Tuesday, October 25, 2005

Why?

I don’t normally get too personal on this blog. I mostly write about what’s going on politically in this country, or about sports, or something trivial. Today’s post is going to be very different.

My cousin killed himself yesterday. And I’m kind of numb right now. Of course I’m sad, angry, confused, but I’m mostly numb. Beba (his name is actually Booker, named after my uncle and grandfather. The family called him Little B, but I couldn’t pronounce it as a toddler, all I could say was Beba) was 9 months older than me, and we were very close growing up, but drifted apart as we got older. We had an almost sibling like rivalry as kids, due mostly to our closeness in age and being the only grandkids until my sister was born when we were 6.

I was always jealous of B – he had a lot of “stuff” and was way cooler than me. He had Granddaddy’s name. His dad had a motorcycle and played sports with him. I was his nerdy cousin from Virginia, but whenever we visited, he didn’t seem to mind me following him around like a puppy. He played football, baseball and basketball. I played soccer. It was the 70’s and 80’s, when soccer was the sport of geeks who couldn’t play anything else. He taught me how to swing a baseball bat and how to make a lay-up.

I found out much later how much he envied me. Imagine that, he was actually jealous of me all those years – jealous of my grades, and the fact that I had a little brother and sister. Jealous that I was able to keep my room messy. One of the things I was most jealous of – his name – was a weight on him I only recently understood. My grandfather was a great man, a very important man in Charlottesville who played a huge role in the desegregation of the city’s schools.
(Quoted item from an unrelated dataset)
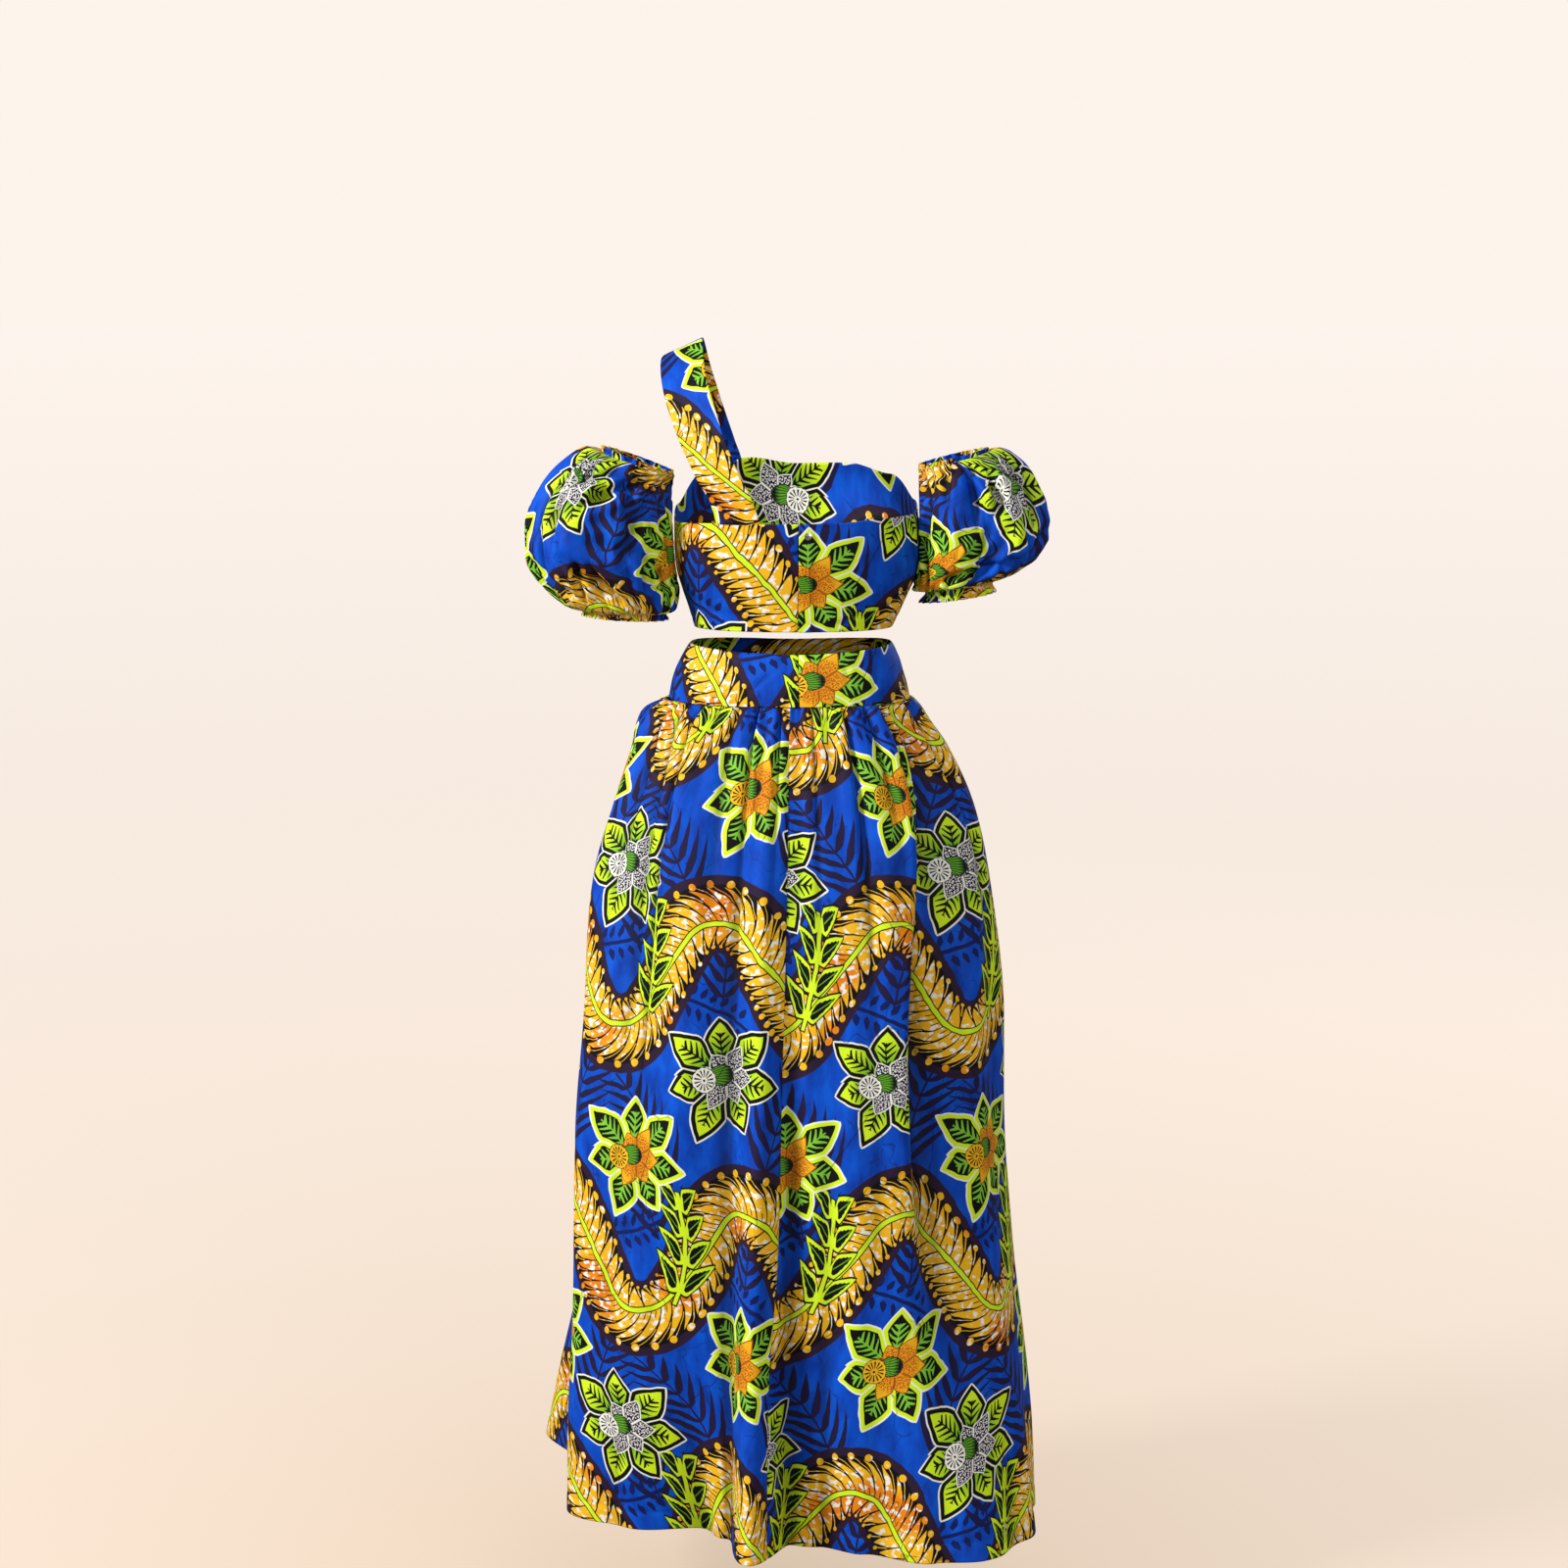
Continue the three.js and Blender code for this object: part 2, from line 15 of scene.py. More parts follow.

Charlottesville was one of the few places in the South that didn’t have the tremendous violence and upheaval associated with school integration thank to the work of Granddaddy. Granddaddy went to Howard. He was an Alpha. And my uncle and B had to live up to those expectations. I can’t really explain it – it’s a very Southern/Machismo thing that I can’t explain, but I can feel down the depths of my very being. And by my being the son of his daughter, I didn’t have the same weight placed upon me. B, I’m sorry. I didn’t know until I was grown what it was like for you.

As we got older, we drifted apart, as kids do. But recently, we'd been e-mailing each other and talking on the phone. He was going to teach me how to ride a motorcycle, we'd been trying to get together after work for a drink, but could never mesh our schedules.

I don’t know why he did it. Sure, there are all the tell-tale symptoms – depression, hopelessness, etc., but what makes someone take that final, ultimate step?

Several years ago, I was at the same crossroad that Beba was at yesterday. My marriage was ending, I had survived a horrific accident that nearly killed me, my finances were a mess, and I felt completely and utterly alone. I can even remember the exact day and what was going on in my head. I couldn’t afford the rent on the apartment my ex-wife and I had – 2 incomes go a lot further than. And I didn’t care. All I could think about was what a failure I was. I hated my job, my wife left me, and no one in the world could ever understand the pain I was going through. I was like I was blind and being sucked into a whirlpool. I was too proud to ask for help and decided the only way to feel better was to stop feeling. I had made up my mind that day to end it all, but luckily for me, my ex-wife called my father and told him she was worried about me. Dad called me and convinced me to drive down to his house for dinner. I never told him until last night, but he and Tara saved my life.

Of course, now I’m wondering about all the “what-ifs”. What if my uncle had been able to reach him earlier yesterday morning (he knew B was feeling bad, but of course know one knew how bad he was doing), what if I had picked up the phone and called him on Sunday to watch a football game, what if he had just taken his meds. We’ll never know.

And now we, the family, are trying to make sense of all of this. And I don’t know if we ever will.